In sum, the norms of all societies usually stress affection, duty, and pleasure as the three key reasons for marital sexual boundaries, but societies do differ considerably on the relative emphasis they place on these three factors. We stress the importance of love in marriage, but even in a loveless marriage, contracted for reasons of duty or pleasure, many Americans would want their mate to avoid extramarital partners. The importance of these three factors for the marital sexual jealousy norms of a society is good evidence for my assertion that the tie to reproduction is not the sole, or even the most important, reason for sexual jealousy in marriage. Rather, the particular value of sexual relationships in marriage is due heavily to the specific linkages in a society to the love, duty, and pleasure aspects of marriage.

INTRUSION AND EXCLUSION:
THE STRUCTURE OF JEALOUSY

In all societies, whether marriage is based on love, duty, or pleasure, there occurs a similar individual assessment of extramarital relationships. This assessment involves the relationship concepts of intrusion and exclusion. Awareness of this will highlight the boundary-marking nature of marital sexual jealousy. It is therefore worthwhile here to take a social psychological perspective concerning the participants' feelings about extramarital sexuality.
When I have discussed the experience of sexual jealousy with friends, one response has stood out above all others. The response entails the feeling of being excluded by the mate from an important personal aspect of the relationship.
29 If one's mate flirts with another person, that action exludes the uninvolved person from this part of the mate's life and leads to the feeling of being neglected in favor of some new attraction. That feeling of exclusion also leads to the judgment that the established relationship has been devalued by the person flirting with a new partner.
The other side of exclusion by one's mate is the intrusion into the original relationship by the new sexual partner. This reduces the privacy feeling of the original relationship and, like exclusion, also leads to the feeling that the priority of the marital relationship has been thereby reduced.
The mate who is sexually involved with an unauthorized new person is making an implicit statement about the marital relationship. Such persons are asserting by their action that the existing martial relationship is not important enough for them to forego going off with an unauthorized lover. Now, it should be clear that we are speaking here only of culturally unallowed actions. As mentioned earlier, if in most cultures with the levirate a younger brother has an affair with his older brother's wife, that would not have the jealousy-provoking potential of an older brother having an affair with his younger brother's wife. The former affair is authorized; the latter is not.
It is important to note here that in most of the cultures about which I have been able to obtain information, even when there is acceptance of outside relationships, those relationships are pursued with delicacy and with concern for the feelings of the partners who are not involved. Accordingly, a younger brother will usually wait for his older brother to leave his home for a period of time before seeking a sexual encounter with his brother's wife. It is clear to the people involved that this is a more thoughtful and more caring way to carry on an extramarital relationship.
The potential exclusion and intrusion feelings are something that is taken into account by most of the norms that regulate extrarelationship actions. A comment by the Berndts in their study of Australian aborigines indicates the importance of discretion in this highly permissive society:
30

Jealousy is a big factor in pre and extramarital relations; ... This is why most extramarital ... affairs are carried out surreptitiously, so that the husband or wife, as the case may be, does not lose face. (Berndt and Berndt, 1951: p. 51)
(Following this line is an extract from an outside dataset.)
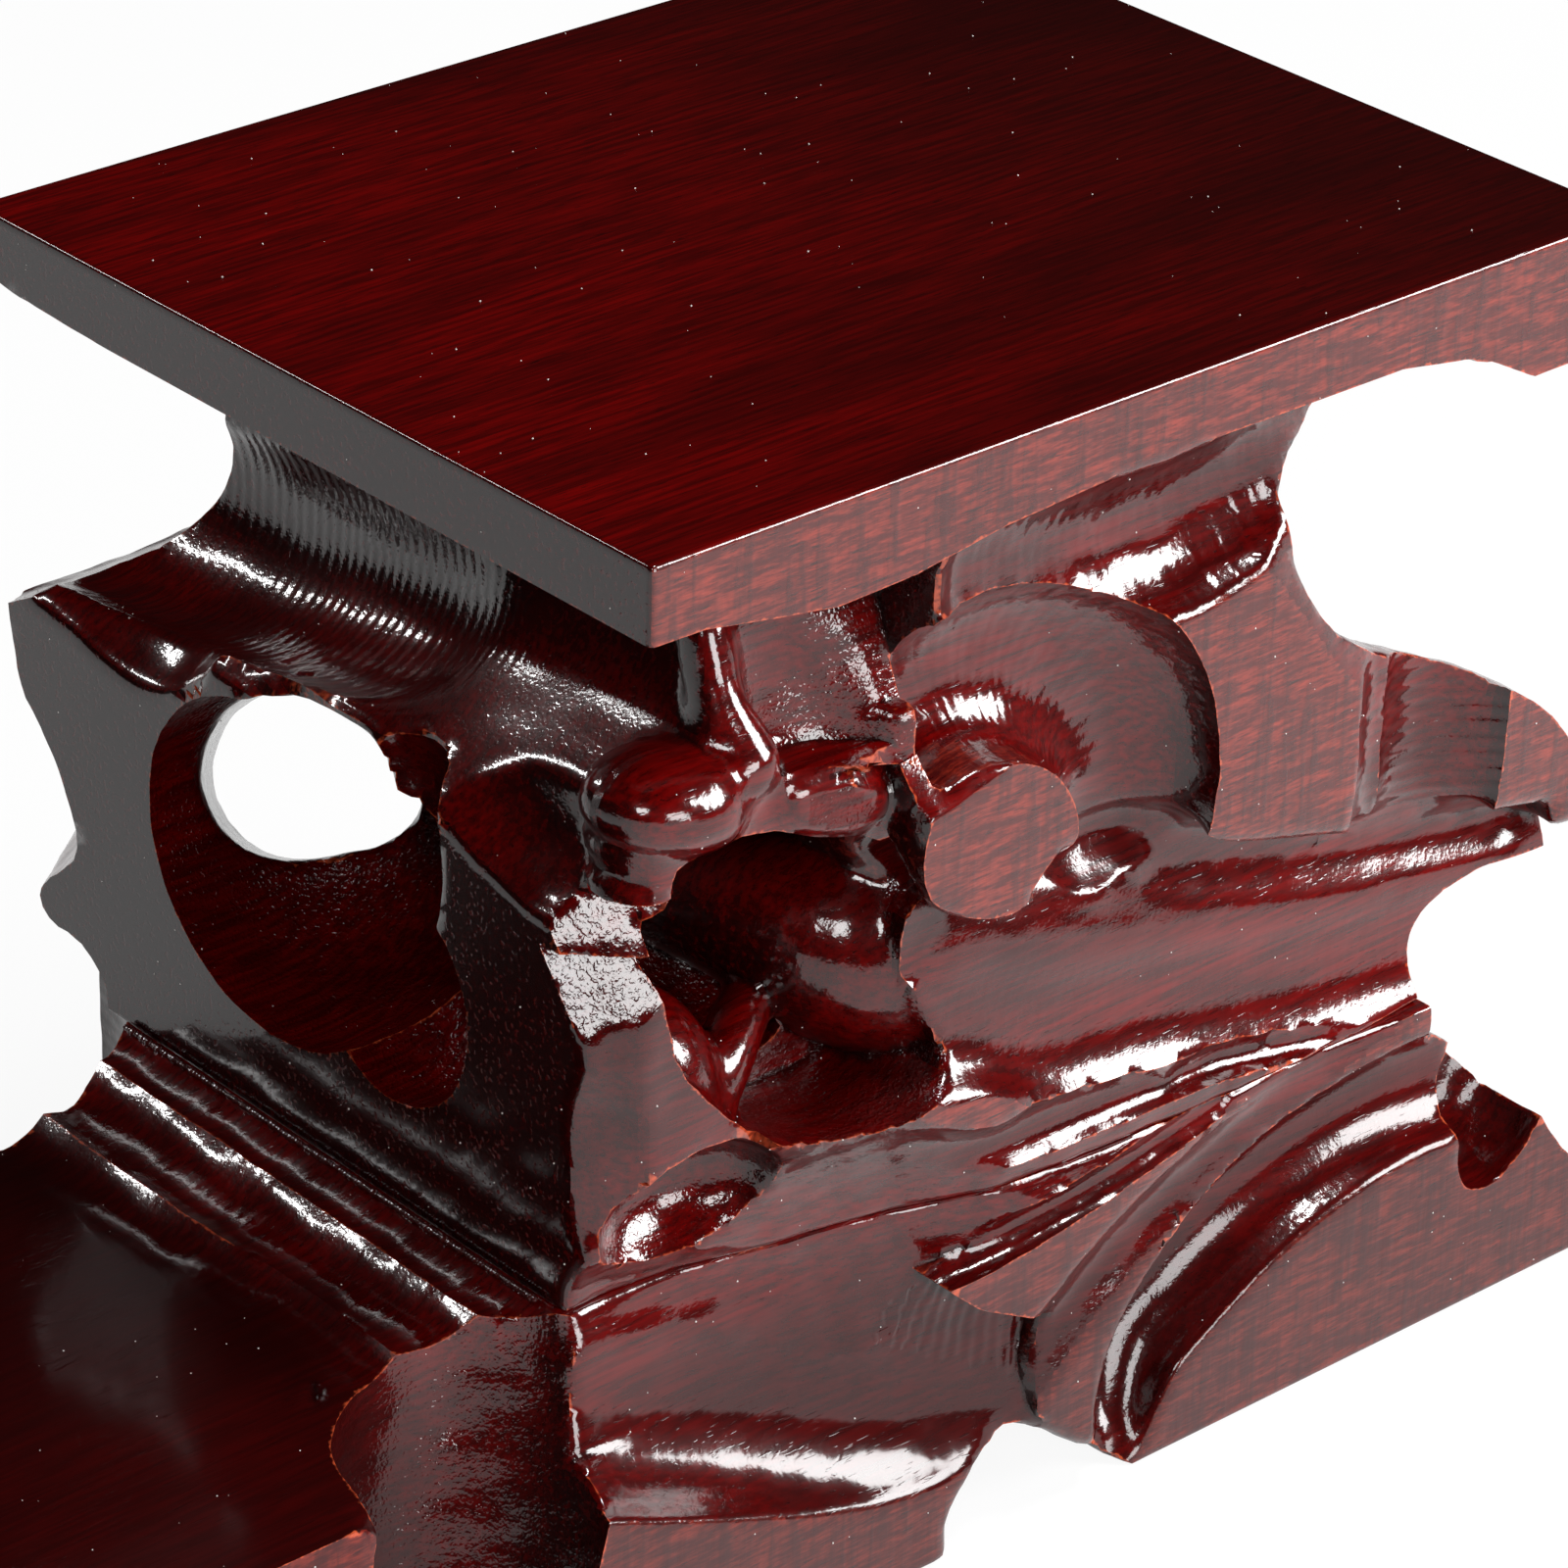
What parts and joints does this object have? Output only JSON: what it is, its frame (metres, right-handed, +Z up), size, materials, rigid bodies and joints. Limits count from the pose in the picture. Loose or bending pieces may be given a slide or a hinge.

Of course, in love-based marriages, the precise meaning of the exclusion when a mate adds a new, unauthorized sexual partner is different than in a duty-based or pleasure-based marriage. But, as I shall soon illustrate, the same general principle of seeking to avoid an exclusionary and intrusive action that violates the boundaries of the relationship is present in all three types of marriages.
The sexual relationship with a new partner is often seen as a potential rival to the time and energy devoted to the uninvolved person or persons. There is widespread awareness that both the pleasure and self-disclosing aspects of sexuality can draw one away from an original relationship. Having disclosed oneself in a sexual context may encourage one to disclose more in other contexts. The awareness of this possibility is present even in cultures where the love aspects of sexuality are not stressed and serves to support my assertion of the universal recognition of the disclosure potentials of sexuality.
Perhaps of even more importance for understanding the feelings of exclusion and intrusion involved in sexual jealousy is that marital sexuality over time becomes associated with a network of nonsexual self-disclosing acts. Sexuality in a stable relationship can come to be associated with declarations of love, with affectionate touching, with revelations of need, with sharing of stressful experiences, with public approval, and with much more. Sexuality is a repetitive aspect of a marital relationship, and thus it can easily take on special symbolic meanings concerning that relationship. For this reason, the extramarital sexual act is usually not seen as an isolated action by a marriage partner. Rather, since the sexual act symbolizes a great deal of the emotional and intimate aspects of the marital relationship, when that sexual act is done with a new partner, it is often perceived as threatening the total meaning of the existing relationship.
In cultures where love in marriage is not encouraged, the sexual act can still have much significance beyond the physical act. First, it is possible for affection to develop even when it is not culturally demanded. More importantly, in such cultures the act may well symbolize loyalty to the partner or obedience to the partner; or it may be a sign of the honor of their relationship, or even a symbol of reproduction connected to their children.
So, the Western romantic model is not the only one that leads to the association of marital sexuality with other important marital relationship aspects. The very importance of the sexual act in all societies guarantees that sexuality will integrate with other key relationship values - whatever they might be. This can be seen in our own society in the repeated findings affirming the close integration of sexual satisfaction with general marital satisfaction.
31
In many different cultures the sharing of the sexual act by a married person with someone not culturally sanctioned is analogous to the revelation of a shared confidence to an outsider. No doubt this is part of the intrusive feelings about extramarital relationships. As we have discussed, sexuality has a private meaning to the couple; it is a meaning composed of a mixture of affection, duty, and pleasure. A married couple's sexual act takes on the overall meaning of the relationship and becomes a personal act symbolizing the nature of that relationship. To share that symbolic sexual act with an unauthorized outsider is often felt to devalue the special quality of the marital relationship. In this sense, the sharing of sexuality is similar to the sharing of a confidence that was given by one's partner with the expectation that it was something special belonging only to their relationship.
Schapera, in his study of the Bantu in Southern Africa, affords us some of this confidential aspect of marital sexuality:
32

When our men keep going out at night we feel very jealous, because they make these other women know the insides of our homes and all the secrets of our lives. (Schapera, 1941: p. 207)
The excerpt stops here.